_Given task_.
Reproduce the listing below verbatim.

_Stored data_.
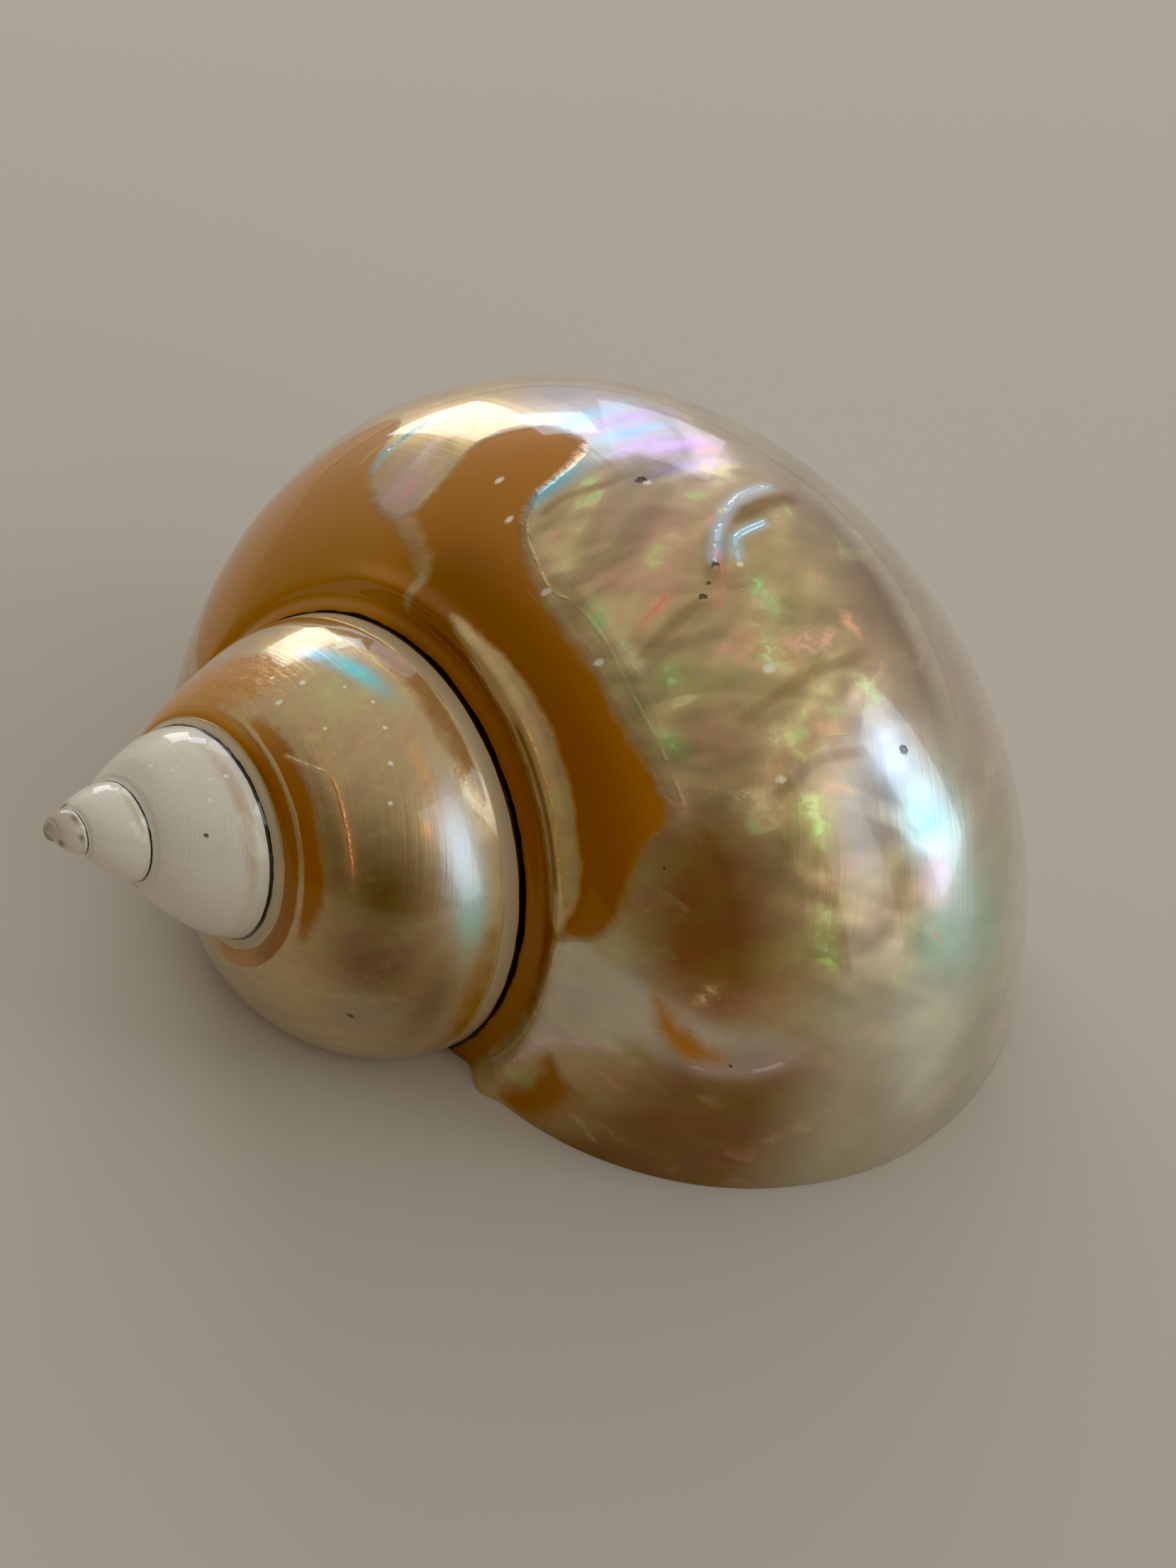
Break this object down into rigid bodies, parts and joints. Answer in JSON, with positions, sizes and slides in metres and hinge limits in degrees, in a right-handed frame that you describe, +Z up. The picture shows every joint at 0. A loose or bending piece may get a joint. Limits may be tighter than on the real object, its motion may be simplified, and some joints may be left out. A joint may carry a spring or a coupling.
{
  "type": "turban shell",
  "caption": "Polished turban seashell lying on its mouth: a low pointed spire on a swollen, hollow last whorl of mother-of-pearl with amber patches.",
  "frame": {"origin": "centre of the footprint's box, on the plane that the shell lies on", "axes": "+Z up from the plane of the mouth's lip; +X towards the last whorl, with the apex at -X; +Y over the shell's back"},
  "size_m": [0.06, 0.0484, 0.033],
  "materials": {
    "nacre": "polished mother-of-pearl with amber patches"
  },
  "bodies": {
    "root": {"turban_shell": "nacre"}
  },
  "joints": []
}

_Full output_.
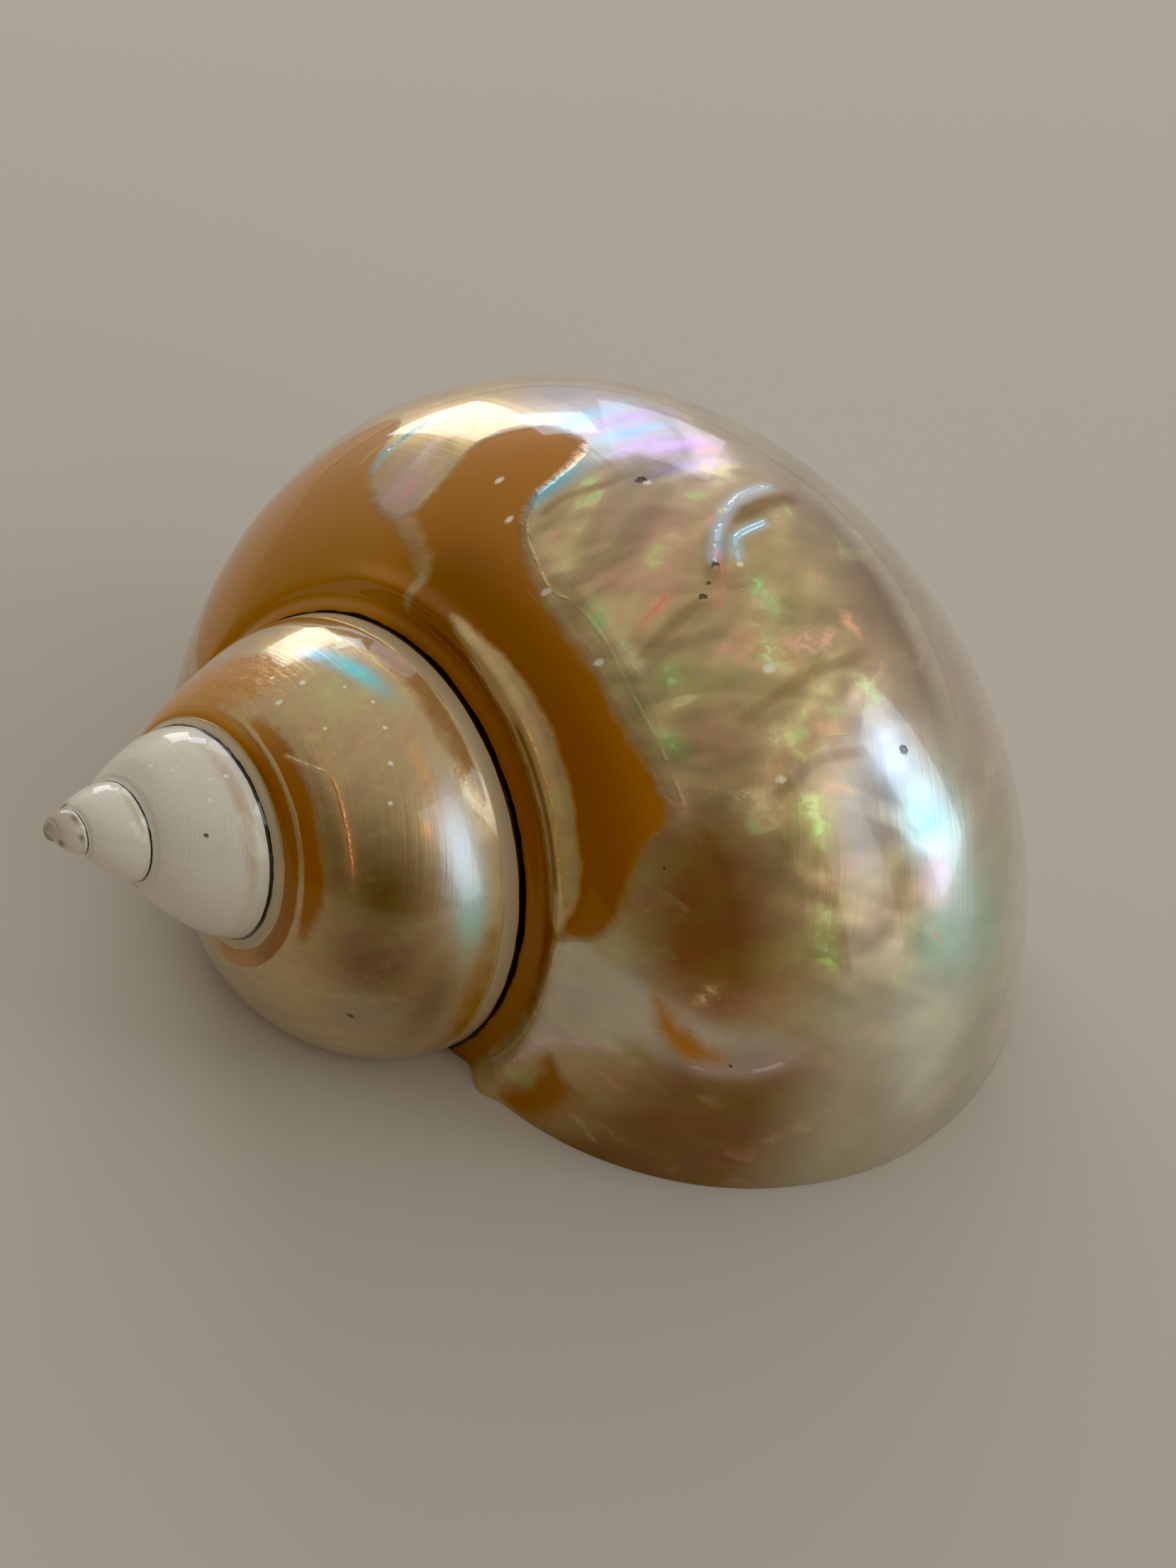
Break this object down into rigid bodies, parts and joints. Answer in JSON, with positions, sizes and slides in metres and hinge limits in degrees, in a right-handed frame that you describe, +Z up. The picture shows every joint at 0. A loose or bending piece may get a joint. Limits may be tighter than on the real object, its motion may be simplified, and some joints may be left out. A joint may carry a spring or a coupling.
{
  "type": "turban shell",
  "caption": "Polished turban seashell lying on its mouth: a low pointed spire on a swollen, hollow last whorl of mother-of-pearl with amber patches.",
  "frame": {"origin": "centre of the footprint's box, on the plane that the shell lies on", "axes": "+Z up from the plane of the mouth's lip; +X towards the last whorl, with the apex at -X; +Y over the shell's back"},
  "size_m": [0.06, 0.0484, 0.033],
  "materials": {
    "nacre": "polished mother-of-pearl with amber patches"
  },
  "bodies": {
    "root": {"turban_shell": "nacre"}
  },
  "joints": []
}